VOTING
AGREEMENT
VOTING AGREEMENT, dated as of this July 31, 2008
(“Agreement”), among each of the persons listed under
the caption “Target Group” on Exhibit A attached hereto
(the “Target Group”), each of the persons listed under
the caption “Founders Group” on Exhibit A attached
hereto (the “Founders Group”) and Rhapsody Acquisition
Corp., a Delaware corporation (“Delcorp”). Each of the
Target Group and the Founders Group is sometimes referred to herein
as a “Group.” For purposes of this Agreement, each
person who is a member of either the Target Group or the Founders
Group is referred to herein individually as a
“Stockholder” and collectively as the
“Stockholders.” Capitalized terms used but not defined
in this Agreement shall have the meanings ascribed to them in the
Merger Agreement;
WHEREAS, as of February 19, 2008, each of
Delcorp, Primoris Corporation (the “Company”), a Nevada
corporation, and the Signing Shareholders have entered into an
Agreement and Plan of Merger (the “Merger Agreement”)
that provides, inter alia , upon the terms
and subject to the conditions thereof, for the merger of the
Company into Delcorp (the “Merger”);
WHEREAS, as of the date hereof, each Stockholder
who is a member of the Founders Group owns beneficially and of
record shares of common stock of Delcorp, par value $0.0001 per
share (“Delcorp Common Stock”), as set forth opposite
such Stockholder’s name on Exhibit A hereto (all
such shares and any shares of which ownership of record or the
power to vote is hereafter acquired by any of the Stockholders,
whether by purchase, conversion or exercise, prior to the
termination of this Agreement being referred to herein as the
“Shares”);
WHEREAS, at the Effective Time, all shares of
Company Common Stock beneficially owned by each Stockholder who is
a member of the Target Group shall be converted into the right to
receive and shall be exchanged for his, her or its pro rata portion
of the shares of Delcorp Common Stock to be issued to the
Company’s security holders as consideration in the Merger;
and
WHEREAS, as a condition to the consummation of
the Merger Agreement, the Stockholders have agreed, severally, to
enter into this Agreement;
NOW, THEREFORE, in consideration of the premises
and of the mutual agreements and covenants set forth herein and in
the Merger Agreement, and intending to be legally bound hereby, the
parties hereto hereby agree as follows:
ARTICLE I
VOTING OF SHARES FOR
DIRECTORS
SECTION 1.01 Vote in Favor of the Directors
. During the term of this Agreement,
each Stockholder agrees to vote the Shares of Delcorp Common Stock
he, she or it now owns, or will hereafter acquire prior to the
termination of this Agreement, for the election and re-election of
the following persons as directors of Delcorp:
(a) Five (5) persons, (i) three (3) of whom shall
at all times be “independent directors,” within the
meaning of the NASDAQ rules, and (ii) all of whom shall be
designees of the Company; with two (2) of such designees to stand
for election or re-election in 2009 (“Class A
Directors”), who shall initially be Brian Pratt and Thomas E.
Tucker, who will be an “independent director;” three
(3) of such designees to stand for election or re-election in 2010
(“Class B Directors”), who shall initially be John P.
Schauerman, Stephen C. Cook and Peter J. Moerbeek, with Messrs.
Cook and Moerbeek who will each be an “independent
director” (collectively, the “Target
Directors”);
(b) Two (2) persons all of whom shall be designees
of the Founders Group to stand for election in 2011 (“Class C
Directors”), which shall initially be Eric S. Rosenfeld and
David S. Sgro, (the “Founders Directors,” and together
with the Target Directors, the “Director Designees”);
and
(c) Brian Pratt is to be elected and serve as
Chairman of the Board of Directors.
(d) The Founders Group may also designate a person
to serve as an observer at all meetings of the Board of Directors
and committees thereof, who shall be given all documents and other
information furnished to the members of the Board of Directors at
the time such information is so furnished (the “
Observer ”).
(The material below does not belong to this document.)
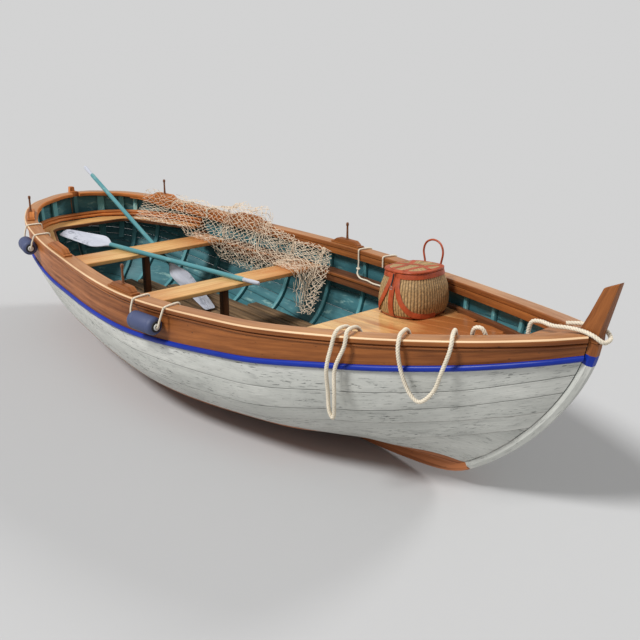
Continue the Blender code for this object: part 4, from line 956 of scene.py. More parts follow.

At the election of the Founders Group,
the person then acting as Observer shall be designated to serve all
or a part of any unexpired term of the person designated by the
Founders Group to serve as a Class C Director, in which event the
person designated by the Founders Group to serve as a Class C
Director shall serve as the Observer.
Neither the Stockholders, nor any of the
officers, directors, stockholders, members, managers, partners,
employees or agents of any Stockholder, makes any representation or
warranty as to the fitness or competence of any Director Designee
to serve on the Board of Directors by virtue of such party’s
execution of this Agreement or by the act of such party in
designating or voting for such Director Designee pursuant to this
Agreement.
Any Director Designee may be removed from the
Board of Directors in the manner allowed by law and Delcorp’s
governing documents except that each Stockholder agrees that he,
she or it will not, as a stockholder, vote for the removal of any
director who is a member of a Group of which such Stockholder is
not a member. If a director is removed or resigns from office, the
remaining directors of the Group of which the vacating director is
a member shall be entitled to appoint the successor.
SECTION 1.02 Vote in Favor of Stock Option Plan
. During the term of this Agreement,
each Stockholder agrees to vote the Shares of Delcorp Common Stock
he, she or it now owns, or hereafter acquires prior to the
termination of this Agreement, in favor of the adoption of the
Delcorp Plan (as defined in the Merger Agreement).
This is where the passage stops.